McSWEEN, Harry. Meteorites and Their Parent Planets , Cambridge University Press, 1999, 309 pages. (in English)
This book is an accessible, well-rounded introduction to the world of meteorites and to the larger study of the formation and evolution of the solar system. The chapters are organized around the parent bodies of different types of meteorites. The final chapter discusses the importance of studying rocks from space. Meteorites and Their Parent Planets includes a number of tables and diagrams as well as beautiful black and white photos of meteorites from around the world. This book is suitable for a wide audienceómeteorite collectors, science students, and amateur astronomers will all find something of interest.
LITTMANN, Mark. The Heavens on Fire: The Great Leonid Meteor Storms, Cambridge University Press, 1998, 349 pages. (in English)
The Heavens on Fire is about meteors, in particular the Leonids, but it also examines the world of comets, asteroids, meteoroids, and meteorites. The author traces the history of meteor observation, presents the people who have made important discoveries in this field, and explains how meteors changed the course of life on Earth. Just one chapter is out of date, the one about observing the spectacular Leonid shower of 1999-2000. The texts are easy to understand for non-specialists. Knowledgeable readers looking for in-depth information about meteors will appreciate the technical details in the book's sidebars.

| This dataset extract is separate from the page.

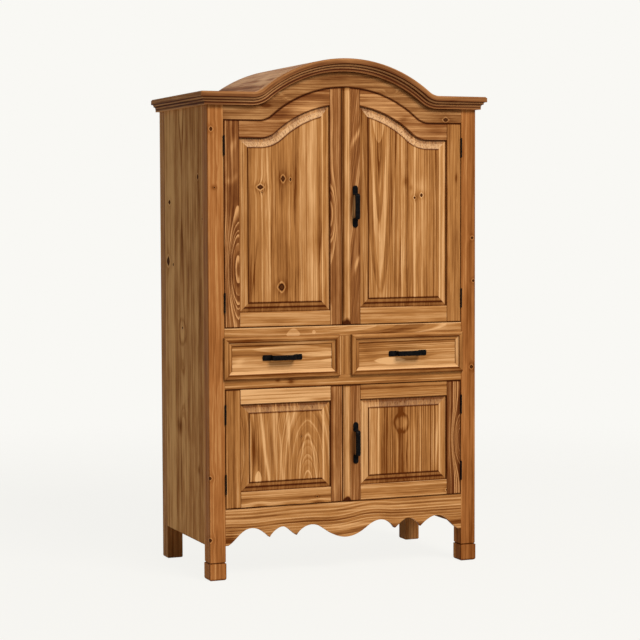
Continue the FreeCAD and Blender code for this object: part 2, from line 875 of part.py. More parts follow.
def drawer_box(side):
    """Two sides, a back and a bottom let into grooves."""
    span = drawer_span(side)
    x0 = span[0] + drawer_side_play
    x1 = span[1] - drawer_side_play
    y0 = front - drawer_recess + drawer_panel_thickness
    y1 = back_front - drawer_back_gap
    z0 = lower_rail_top + seat_gap
    z1 = z0 + drawer_box_height
    floor = z0 + drawer_bottom_lift
    inner0 = x0 + drawer_side
    inner1 = x1 - drawer_side
    groove = drawer_bottom_groove
    end = y1 - drawer_side + groove
    bottom = box(inner0 - groove, inner1 + groove, y0, end, floor, floor + drawer_bottom)
    left = box(x0, inner0, y0, y1, z0, z1).cut(bottom)
    right = box(inner1, x1, y0, y1, z0, z1).cut(bottom)
    back = box(inner0, inner1, y1 - drawer_side, y1, z0, z1).cut(bottom)
    return [left, right, back, bottom]


def drawer_guides():
    """Strips on the dust board that the drawer sides run between."""
    y1 = rear - post_size
    z0 = lower_rail_top
    z1 = z0 + guide_size
    away = drawer_side_play - guide_play
    outer = -post_inner + away
    left = box(outer - guide_size, outer, front + post_size, y1, z0, z1)
    mid0 = drawer_split - divider_width / 2 - away
    mid1 = drawer_split + divider_width / 2 + away
    middle = box(mid0, mid1, frame_back, y1, z0, z1)
    return [left, middle, mirrored(left)]


def drawer_divider():
    x0 = drawer_split - divider_width / 2
    x1 = drawer_split + divider_width / 2
    board = box(x0, x1, front, frame_back, lower_rail_top, upper_rail_bottom)
    return eased(board, front)


def case_pieces():
    """Everything that stands still."""
    front_cuts = side_tongues()[:1]
    front_cuts += rail_tenons(case_clearance, apron_top)[:1]
    front_cuts += rail_tenons(lower_rail_bottom, lower_rail_top)[:1]
    front_cuts += rail_tenons(upper_rail_bottom, upper_rail_top)[:1]
    front_cuts += rail_tenons(opening_shoulder, case_top)[:1]
    rear_cuts = side_tongues()[1:] + back_tongues()[:1]
    fore = front_post().cut(front_cuts)
    aft = rear_post().cut(rear_cuts)
    side = side_panel()
    strip = crown_return()
    pieces = {
        "post_front_left": fore,
        "post_front_right": mirrored(fore),
        "post_rear_left": aft,
        "post_rear_right": mirrored(aft),
        "side_panel_left": side,
        "side_panel_right": mirrored(side),
        "back_panel": back_panel(),
        "back_rails": Part.makeCompound(back_rails()),
        "header_rail": header_rail(),
        "rail_above_drawers": front_rail(upper_rail_bottom, upper_rail_top),
        "rail_below_drawers": front_rail(lower_rail_bottom, lower_rail_top),
        "drawer_divider": drawer_divider(),
        "apron": apron(),
        "crown_front": crown_front(),
        "crown_return_left": strip,
        "crown_return_right": mirrored(strip),
        "roof_boards": roof_boards(),
        "upper_floor": deck(upper_rail_top),
        "dust_board": deck(lower_rail_top),
        "lower_floor": deck(apron_top),
        "shelves": Part.makeCompound([shelf(top) for top in shelf_tops()]),
        "shelf_cleats": Part.makeCompound(shelf_cleats()),
        "drawer_guides": Part.makeCompound(drawer_guides()),
        "door_stops": Part.makeCompound(door_stops()),
    }
    return pieces


def door_pieces():
    """The four doors with their hinges, beads and pulls."""
    lower_foot = apron_top + door_gap
    upper_foot = upper_rail_top + door_gap
    lower_line = LevelLine(lower_rail_bottom - door_gap)
    lower_top = lower_line.inset(lower_top_rail)
    plans = [
        ("upper_left", -1, upper_foot, door_line, panel_line, left_bottom_rail, left_meeting_stile),
        ("upper_right", 1, upper_foot, door_line, panel_line, right_bottom_rail, right_meeting_stile),
        ("lower_left", -1, lower_foot, lower_line, lower_top, lower_bottom_rail, left_meeting_stile),
        ("lower_right", 1, lower_foot, lower_line, lower_top, lower_bottom_rail, right_meeting_stile),
    ]
    pieces = {}
    post_leaves = []
    pins = []
    for name, side, z0, line, opening_top, bottom_rail, meeting_stile in plans:
        wood = door(side, z0, line, opening_top, bottom_rail, meeting_stile)
        if line is lower_line:
            wood["rails"] = Part.makeCompound([wood.pop("top_rail"), wood.pop("bottom_rail")])
        for part_name, shape in wood.items():
            pieces["door_" + name + "_" + part_name] = shape
        turn = mirrored if side > 0 else Part.Shape.copy
        feet = hinge_feet(z0, line)
        post_leaves += [turn(leaf(foot, -post_inner, 0)) for foot in feet]
        pins += [turn(hinge_pin(foot)) for foot in feet]
        door_x = -post_inner + leaf_thickness + leaf_clearance
        leaves = [turn(leaf(foot, door_x, 1)) for foot in feet]
        pieces["door_" + name + "_hinge_leaves"] = Part.makeCompound(leaves)
        if side > 0:
            edge = meeting_line + meeting_gap / 2
            pull_x = edge + (astragal_width + right_meeting_stile) / 2
            pieces["door_" + name + "_astragal"] = astragal(z0, line)
            pieces["door_" + name + "_pull"] = upright_pull(pull_x, (z0 + line.peak) / 2)
    pieces["hinge_post_leaves"] = Part.makeCompound(post_leaves)
    pieces["hinge_pins"] = Part.makeCompound(pins)
    return pieces


def drawer_pieces():
    """Both drawers."""
    pieces = {}
    for name, side in (("left", -1), ("right", 1)):
        x0, x1 = drawer_span(side)
        z = (lower_rail_top + upper_rail_bottom) / 2
        pieces["drawer_" + name + "_panel"] = drawer_panel(side)
        pieces["drawer_" + name + "_moulding"] = Part.makeCompound(drawer_moulding(side))
        pieces["drawer_" + name + "_box"] = Part.makeCompound(drawer_box(side))
        pieces["drawer_" + name + "_pull"] = level_pull((x0 + x1) / 2, front - drawer_recess, z)
    return pieces


os.makedirs("parts", exist_ok=True)
for pieces in (case_pieces(), door_pieces(), drawer_pieces()):
    for name, shape in pieces.items():
        shape.exportStep("parts/" + name + ".step")
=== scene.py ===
import math

import bpy
import numpy as np
from mathutils import Matrix, Vector


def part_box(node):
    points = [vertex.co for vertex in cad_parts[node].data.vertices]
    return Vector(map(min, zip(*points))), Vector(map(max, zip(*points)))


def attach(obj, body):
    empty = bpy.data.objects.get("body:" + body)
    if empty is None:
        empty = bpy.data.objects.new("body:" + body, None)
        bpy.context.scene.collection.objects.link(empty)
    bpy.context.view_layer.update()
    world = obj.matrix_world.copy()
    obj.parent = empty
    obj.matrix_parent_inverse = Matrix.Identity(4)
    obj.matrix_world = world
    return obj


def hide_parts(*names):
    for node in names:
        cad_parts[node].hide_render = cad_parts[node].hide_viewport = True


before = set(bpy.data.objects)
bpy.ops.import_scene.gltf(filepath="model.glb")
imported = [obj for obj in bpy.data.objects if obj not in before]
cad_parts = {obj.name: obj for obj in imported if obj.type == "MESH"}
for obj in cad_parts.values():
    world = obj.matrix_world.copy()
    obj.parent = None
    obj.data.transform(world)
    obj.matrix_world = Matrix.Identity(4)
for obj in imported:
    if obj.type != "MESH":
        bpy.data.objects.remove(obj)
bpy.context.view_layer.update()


# The four posts of stained pine stand from the floor to the roof, and the rails and side
# boards are let into them. The front pair ends in a block foot below a scored groove.
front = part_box("header_rail")[0].y
foot_top = 0.066
foot_groove = 0.005
ring_width = 0.008


def stain(red, green, blue):
    """A colour given in 0 to 255 steps, as the linear colour that a shader mixes."""
    shares = np.array([red, green, blue]) / 255
    linear = np.where(shares <= 0.04045, shares / 12.92, ((shares + 0.055) / 1.055) ** 2.4)
    return (*linear.tolist(), 1.0)


# The wax colour, which also paints shade in gaps, in recesses and under lips.
wax_and_shade = stain(66, 22, 2)
seam_dark_reach = 0.0045
seam_dark_strength = 0.75
wax_and_shade_cover = 0.9
dirt_and_shade_depth = 0.55
soaked_tone = 0.42
worn_width = 0.003
ring_ripple = 0.004
grain_height = 0.00035
knot_dark, knot_pale = stain(50, 18, 2), stain(112, 64, 24)
pale_fibre, dark_fibre = stain(224, 180, 134), stain(122, 72, 32)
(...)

NORTON, O. Richard. The Cambridge Encyclopedia of Meteorites . Cambridge University Press, Cambridge, 2002, 354 pages. (in English)
This book is a very thorough technical reference. The author provides detailed information about the chemical and mineral composition of different types of meteorites. Most of the photographs are close-ups and microscopic views of meteorites. The tables that summarize the information are practical and easy to follow. The anecdotal approach of Rocks from Space, by the same author, is not used in this encyclopedia. The Cambridge Encyclopedia of Meteorites is a must for readers who are already familiar with the subject and want to learn more.
GRADY, Monica M. Catalogue of Meteorites, Fifth Edition. Cambridge University Press, National History Museum, London, 2000, 689 pages. (in English)
This fifth edition of Catalogue of Meteorites, like the prior editions, is a reference volume for anyone with a keen interest in meteorites. This work presents an alphabetical list of more than 22 500 authenticated meteorites (to December 1999). For nearly 4 000 of them, the year, place of discovery or fall, and precise classification are provided along with an inventory of the institutions that possess fragments. There are no illustrations. A databank on CD-ROM comes with the book, making it possible to search by category and country.